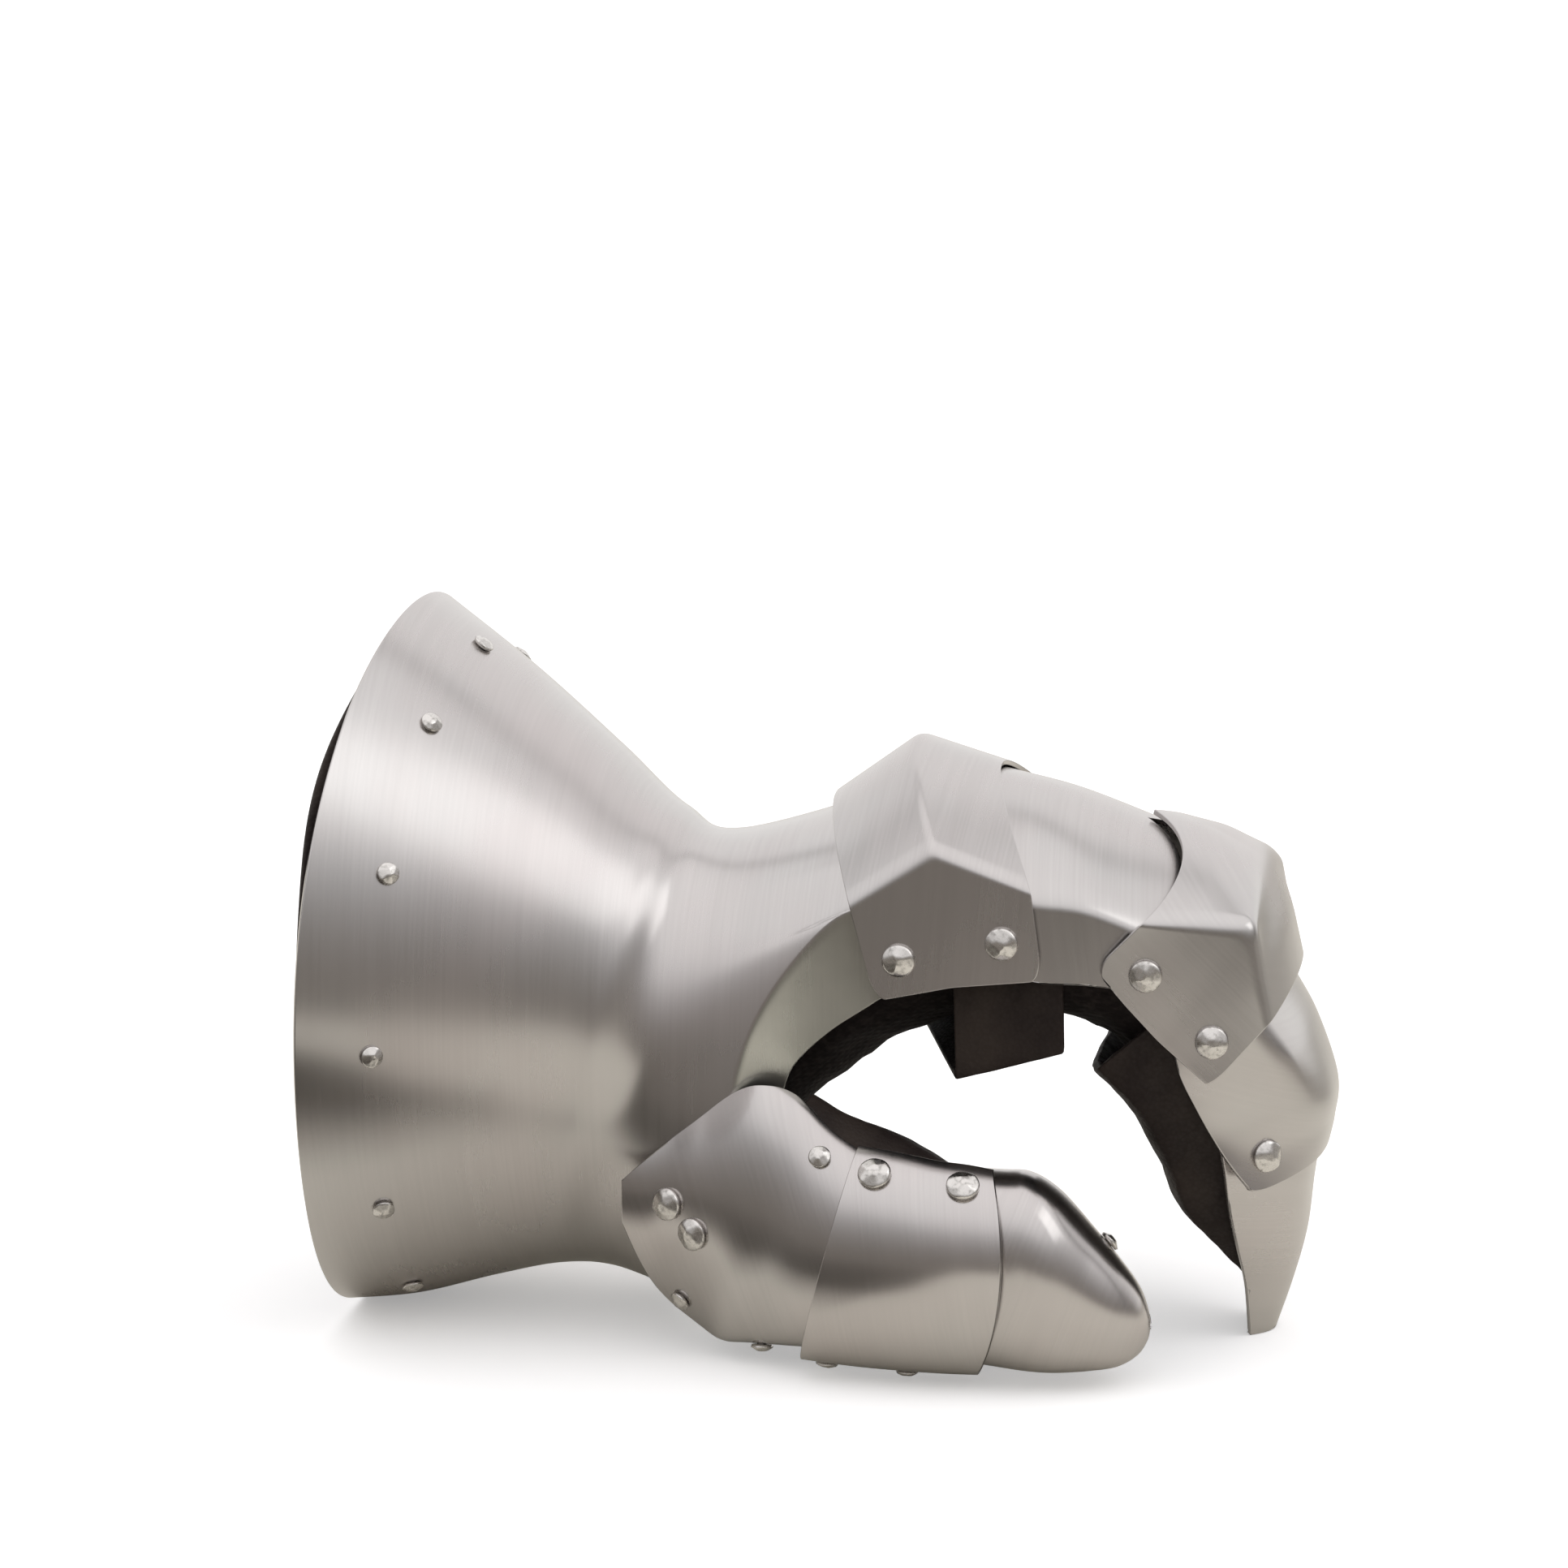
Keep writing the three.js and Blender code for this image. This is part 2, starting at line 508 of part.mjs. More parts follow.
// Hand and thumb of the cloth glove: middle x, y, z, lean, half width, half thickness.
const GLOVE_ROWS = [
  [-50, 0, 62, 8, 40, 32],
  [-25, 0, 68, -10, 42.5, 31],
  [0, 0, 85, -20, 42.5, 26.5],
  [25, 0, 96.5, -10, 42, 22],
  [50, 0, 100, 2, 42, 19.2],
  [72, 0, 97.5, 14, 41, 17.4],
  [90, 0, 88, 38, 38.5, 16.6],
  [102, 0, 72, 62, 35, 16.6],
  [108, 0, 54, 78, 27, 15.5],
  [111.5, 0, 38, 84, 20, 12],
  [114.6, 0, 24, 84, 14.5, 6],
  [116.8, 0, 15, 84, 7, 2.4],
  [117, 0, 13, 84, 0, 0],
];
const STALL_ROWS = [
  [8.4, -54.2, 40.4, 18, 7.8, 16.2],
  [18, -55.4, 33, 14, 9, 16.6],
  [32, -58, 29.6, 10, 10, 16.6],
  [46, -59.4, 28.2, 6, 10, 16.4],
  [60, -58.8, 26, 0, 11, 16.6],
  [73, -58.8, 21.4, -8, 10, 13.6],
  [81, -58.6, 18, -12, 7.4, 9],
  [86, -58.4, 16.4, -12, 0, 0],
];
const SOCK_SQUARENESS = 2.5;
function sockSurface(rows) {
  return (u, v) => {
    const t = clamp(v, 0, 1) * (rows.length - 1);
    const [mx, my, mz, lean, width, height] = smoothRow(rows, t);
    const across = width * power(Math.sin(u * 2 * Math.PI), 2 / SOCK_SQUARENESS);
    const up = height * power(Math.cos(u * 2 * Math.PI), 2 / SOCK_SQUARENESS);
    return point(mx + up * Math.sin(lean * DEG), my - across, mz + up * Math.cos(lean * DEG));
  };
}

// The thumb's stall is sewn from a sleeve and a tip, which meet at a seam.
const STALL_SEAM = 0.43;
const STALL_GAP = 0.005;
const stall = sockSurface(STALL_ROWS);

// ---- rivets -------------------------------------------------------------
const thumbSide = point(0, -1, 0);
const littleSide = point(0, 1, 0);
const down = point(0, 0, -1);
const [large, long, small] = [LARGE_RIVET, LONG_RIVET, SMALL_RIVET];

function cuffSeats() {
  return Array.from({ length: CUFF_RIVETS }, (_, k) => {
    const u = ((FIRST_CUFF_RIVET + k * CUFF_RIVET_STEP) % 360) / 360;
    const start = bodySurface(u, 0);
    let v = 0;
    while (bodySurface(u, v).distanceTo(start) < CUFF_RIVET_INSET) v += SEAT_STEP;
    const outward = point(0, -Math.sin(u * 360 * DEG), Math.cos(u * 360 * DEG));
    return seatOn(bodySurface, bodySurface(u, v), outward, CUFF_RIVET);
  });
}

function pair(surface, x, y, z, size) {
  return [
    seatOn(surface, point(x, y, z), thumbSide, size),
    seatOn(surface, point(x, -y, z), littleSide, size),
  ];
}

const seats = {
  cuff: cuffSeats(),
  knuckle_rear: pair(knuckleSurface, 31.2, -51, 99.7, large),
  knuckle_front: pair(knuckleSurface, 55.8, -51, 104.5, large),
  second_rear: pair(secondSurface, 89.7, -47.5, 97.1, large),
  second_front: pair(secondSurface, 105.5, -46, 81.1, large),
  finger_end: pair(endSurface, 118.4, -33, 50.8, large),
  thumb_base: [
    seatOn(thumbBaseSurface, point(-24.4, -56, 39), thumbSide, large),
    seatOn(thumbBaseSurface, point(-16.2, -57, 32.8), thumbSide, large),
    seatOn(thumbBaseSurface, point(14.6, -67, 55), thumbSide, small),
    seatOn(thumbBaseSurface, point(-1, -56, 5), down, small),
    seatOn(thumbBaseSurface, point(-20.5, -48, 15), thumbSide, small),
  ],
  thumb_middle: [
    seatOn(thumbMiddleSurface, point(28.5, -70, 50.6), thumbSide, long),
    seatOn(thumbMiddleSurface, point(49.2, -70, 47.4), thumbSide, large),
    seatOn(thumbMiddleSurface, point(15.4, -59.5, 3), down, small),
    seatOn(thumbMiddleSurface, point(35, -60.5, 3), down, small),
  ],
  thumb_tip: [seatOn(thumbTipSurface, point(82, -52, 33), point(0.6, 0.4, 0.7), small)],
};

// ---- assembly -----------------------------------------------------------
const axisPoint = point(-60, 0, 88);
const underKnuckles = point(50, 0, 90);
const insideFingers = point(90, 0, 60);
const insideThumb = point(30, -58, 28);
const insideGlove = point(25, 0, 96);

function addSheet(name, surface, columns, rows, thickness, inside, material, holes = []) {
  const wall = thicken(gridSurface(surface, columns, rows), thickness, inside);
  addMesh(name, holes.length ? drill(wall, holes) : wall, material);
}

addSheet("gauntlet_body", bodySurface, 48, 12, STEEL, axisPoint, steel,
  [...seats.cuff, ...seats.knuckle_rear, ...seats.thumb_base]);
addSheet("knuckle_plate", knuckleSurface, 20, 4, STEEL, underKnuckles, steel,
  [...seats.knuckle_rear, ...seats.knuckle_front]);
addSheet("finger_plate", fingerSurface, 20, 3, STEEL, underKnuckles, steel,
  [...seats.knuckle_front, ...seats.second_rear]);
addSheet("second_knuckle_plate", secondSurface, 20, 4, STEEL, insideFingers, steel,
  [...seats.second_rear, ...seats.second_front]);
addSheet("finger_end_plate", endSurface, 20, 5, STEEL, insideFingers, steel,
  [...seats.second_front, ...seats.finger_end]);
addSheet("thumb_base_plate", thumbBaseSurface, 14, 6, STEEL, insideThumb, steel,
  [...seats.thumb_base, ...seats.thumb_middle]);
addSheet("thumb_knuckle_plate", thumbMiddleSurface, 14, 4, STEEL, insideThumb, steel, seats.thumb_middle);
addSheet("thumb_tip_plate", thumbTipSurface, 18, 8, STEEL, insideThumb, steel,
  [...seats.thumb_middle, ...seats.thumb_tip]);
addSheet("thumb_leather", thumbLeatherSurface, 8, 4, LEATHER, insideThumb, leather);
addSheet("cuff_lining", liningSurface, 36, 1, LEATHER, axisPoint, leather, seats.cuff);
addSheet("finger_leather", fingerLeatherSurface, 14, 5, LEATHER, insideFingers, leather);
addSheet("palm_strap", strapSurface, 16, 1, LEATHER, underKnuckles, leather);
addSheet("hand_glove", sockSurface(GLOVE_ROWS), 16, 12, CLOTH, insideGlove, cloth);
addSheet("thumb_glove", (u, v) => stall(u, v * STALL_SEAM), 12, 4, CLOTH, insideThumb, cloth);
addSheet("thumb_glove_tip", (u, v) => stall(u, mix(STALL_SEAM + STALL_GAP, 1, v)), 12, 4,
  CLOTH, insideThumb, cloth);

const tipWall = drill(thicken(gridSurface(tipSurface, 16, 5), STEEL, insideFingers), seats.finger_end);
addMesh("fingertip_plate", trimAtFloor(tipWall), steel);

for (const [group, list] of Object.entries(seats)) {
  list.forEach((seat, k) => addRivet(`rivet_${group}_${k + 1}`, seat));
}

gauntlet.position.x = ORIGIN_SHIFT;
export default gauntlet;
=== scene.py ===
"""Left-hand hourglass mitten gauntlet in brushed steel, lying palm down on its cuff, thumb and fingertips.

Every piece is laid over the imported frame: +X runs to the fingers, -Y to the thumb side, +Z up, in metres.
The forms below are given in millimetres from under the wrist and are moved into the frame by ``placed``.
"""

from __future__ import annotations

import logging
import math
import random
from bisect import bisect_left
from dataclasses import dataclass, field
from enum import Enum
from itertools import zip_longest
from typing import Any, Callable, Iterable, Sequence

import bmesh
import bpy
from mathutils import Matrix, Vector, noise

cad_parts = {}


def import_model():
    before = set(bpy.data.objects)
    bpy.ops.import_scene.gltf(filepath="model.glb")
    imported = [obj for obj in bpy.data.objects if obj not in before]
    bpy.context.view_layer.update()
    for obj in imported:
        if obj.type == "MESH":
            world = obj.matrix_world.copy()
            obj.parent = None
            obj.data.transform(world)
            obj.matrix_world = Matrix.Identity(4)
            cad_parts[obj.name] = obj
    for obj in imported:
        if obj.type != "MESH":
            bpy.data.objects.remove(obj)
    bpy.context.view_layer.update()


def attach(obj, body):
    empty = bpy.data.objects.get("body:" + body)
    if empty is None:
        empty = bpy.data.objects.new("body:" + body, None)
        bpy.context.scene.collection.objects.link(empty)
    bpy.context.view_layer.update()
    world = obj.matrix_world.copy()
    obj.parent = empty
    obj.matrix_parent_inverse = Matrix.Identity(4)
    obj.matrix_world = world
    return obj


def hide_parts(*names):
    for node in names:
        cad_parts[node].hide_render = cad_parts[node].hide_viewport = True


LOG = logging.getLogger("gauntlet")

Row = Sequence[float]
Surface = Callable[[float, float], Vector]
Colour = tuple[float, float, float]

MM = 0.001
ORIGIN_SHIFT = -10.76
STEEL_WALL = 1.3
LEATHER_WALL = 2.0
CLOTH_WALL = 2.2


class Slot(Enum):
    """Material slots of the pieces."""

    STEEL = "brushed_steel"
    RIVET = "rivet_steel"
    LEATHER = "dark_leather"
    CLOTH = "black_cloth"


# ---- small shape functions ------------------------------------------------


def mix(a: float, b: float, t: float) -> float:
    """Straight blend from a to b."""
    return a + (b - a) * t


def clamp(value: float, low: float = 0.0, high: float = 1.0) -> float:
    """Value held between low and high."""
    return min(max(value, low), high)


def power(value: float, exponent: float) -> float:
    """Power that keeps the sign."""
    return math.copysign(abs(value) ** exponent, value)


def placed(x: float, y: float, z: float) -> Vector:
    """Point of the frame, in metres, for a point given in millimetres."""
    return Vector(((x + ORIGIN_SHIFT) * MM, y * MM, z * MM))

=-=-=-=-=

TASK TO COMPLETE:
Your task is to print the lines from the one containing "for (const [group, list]" through the one containing "CLOTH_WALL = 2.2", exactly and with nothing added.

TASK RESULT:
for (const [group, list] of Object.entries(seats)) {
  list.forEach((seat, k) => addRivet(`rivet_${group}_${k + 1}`, seat));
}

gauntlet.position.x = ORIGIN_SHIFT;
export default gauntlet;
=== scene.py ===
"""Left-hand hourglass mitten gauntlet in brushed steel, lying palm down on its cuff, thumb and fingertips.

Every piece is laid over the imported frame: +X runs to the fingers, -Y to the thumb side, +Z up, in metres.
The forms below are given in millimetres from under the wrist and are moved into the frame by ``placed``.
"""

from __future__ import annotations

import logging
import math
import random
from bisect import bisect_left
from dataclasses import dataclass, field
from enum import Enum
from itertools import zip_longest
from typing import Any, Callable, Iterable, Sequence

import bmesh
import bpy
from mathutils import Matrix, Vector, noise

cad_parts = {}


def import_model():
    before = set(bpy.data.objects)
    bpy.ops.import_scene.gltf(filepath="model.glb")
    imported = [obj for obj in bpy.data.objects if obj not in before]
    bpy.context.view_layer.update()
    for obj in imported:
        if obj.type == "MESH":
            world = obj.matrix_world.copy()
            obj.parent = None
            obj.data.transform(world)
            obj.matrix_world = Matrix.Identity(4)
            cad_parts[obj.name] = obj
    for obj in imported:
        if obj.type != "MESH":
            bpy.data.objects.remove(obj)
    bpy.context.view_layer.update()


def attach(obj, body):
    empty = bpy.data.objects.get("body:" + body)
    if empty is None:
        empty = bpy.data.objects.new("body:" + body, None)
        bpy.context.scene.collection.objects.link(empty)
    bpy.context.view_layer.update()
    world = obj.matrix_world.copy()
    obj.parent = empty
    obj.matrix_parent_inverse = Matrix.Identity(4)
    obj.matrix_world = world
    return obj


def hide_parts(*names):
    for node in names:
        cad_parts[node].hide_render = cad_parts[node].hide_viewport = True


LOG = logging.getLogger("gauntlet")

Row = Sequence[float]
Surface = Callable[[float, float], Vector]
Colour = tuple[float, float, float]

MM = 0.001
ORIGIN_SHIFT = -10.76
STEEL_WALL = 1.3
LEATHER_WALL = 2.0
CLOTH_WALL = 2.2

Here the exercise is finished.